Data shown >>
■ ■ ■ ■ ■ ■ ■

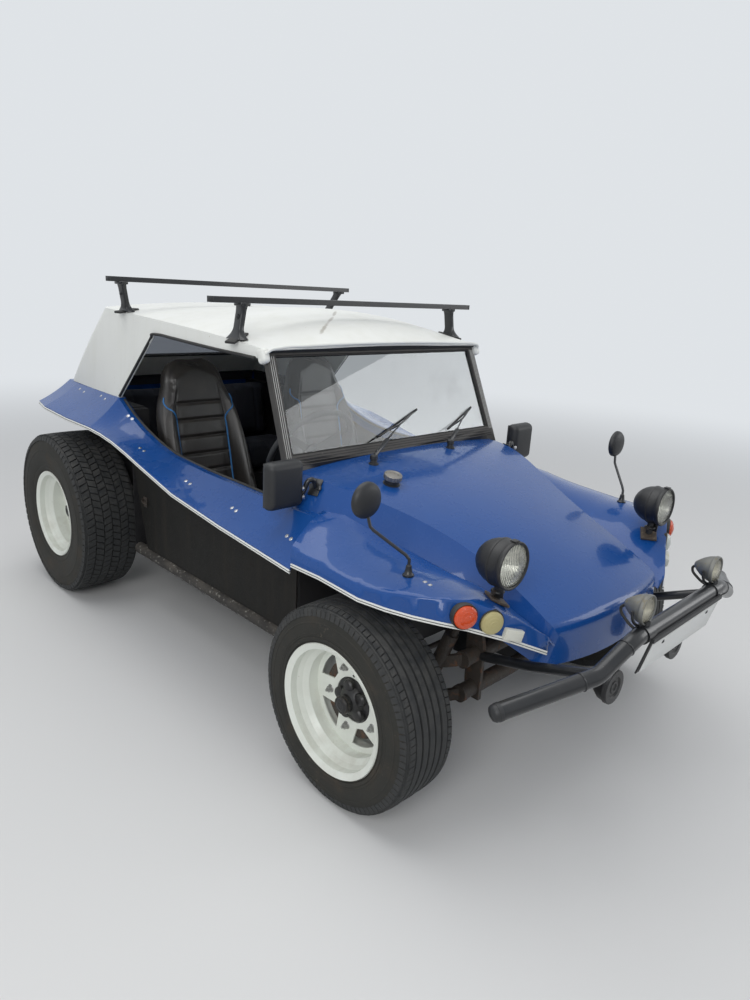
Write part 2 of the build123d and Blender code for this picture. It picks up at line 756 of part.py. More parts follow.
arm_width = 14.0
arm_height = 36.0
eye_radius = 27.0
eye_length = 16.0
joint_radius = 18.0
joint_height = 22.0
damper_radius = 22.0
damper_low = (474, back(-95), 300)
damper_high = (446, back(-172), 535)
damper_eye = (440, back(-190), 570)
joint_clear = 12.0
arm_rows = [
    (beam_low_z, kingpin_low - joint_height - 1.0),
    (beam_high_z, kingpin_high + 1.0),
]
arm_solids = []
for beam_z, joint_z in arm_rows:
    joint_middle = joint_z + joint_height / 2
    eye_middle = (beam_half + seat_gap + eye_length / 2, back(beam_distance), beam_z)
    with BuildPart() as arm:
        add(rod((beam_half, back(beam_distance), beam_z),
                (beam_half + eye_length, back(beam_distance), beam_z), eye_radius))
        add(bar(eye_middle, (kingpin_x, back(0), joint_middle), arm_width, arm_height))
        add(rod((kingpin_x, back(0), joint_z), (kingpin_x, back(0), joint_z + joint_height), joint_radius))
        with BuildSketch(Plane.XY.offset(joint_z + joint_height)):
            with Locations((kingpin_x, back(0))):
                Circle(joint_radius + joint_clear)
        extrude(amount=30, mode=Mode.SUBTRACT)
        with BuildSketch(Plane.XY.offset(joint_z - 30)):
            with Locations((kingpin_x, back(0))):
                Circle(joint_radius + joint_clear)
        extrude(amount=30, mode=Mode.SUBTRACT)
        with BuildSketch(Plane.XY.offset(joint_z - 20)):
            with Locations((kingpin_x, back(0))):
                Circle(kingpin_radius + running)
        extrude(amount=joint_height + 40, mode=Mode.SUBTRACT)
        if beam_z == beam_low_z:
            add(rod(damper_low, damper_high, damper_radius))
            add(rod(damper_low, damper_eye, damper_radius / 2))
            add(rod((tower_x + tower_thickness, damper_eye[1], damper_eye[2]), damper_eye, 14))
    arm_solids.append(arm.part)
with BuildPart() as front_arms:
    for arm_solid in arm_solids:
        for piece in side_pair(arm_solid):
            add(piece)
front_arms.part.label = "front_arms"
export_step(front_arms.part, "parts/front_arms.step")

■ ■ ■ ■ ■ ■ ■

Instructions for the task >>
Say how many lines above hold the word "parts", giving only the count.

Solution to this problem >>
2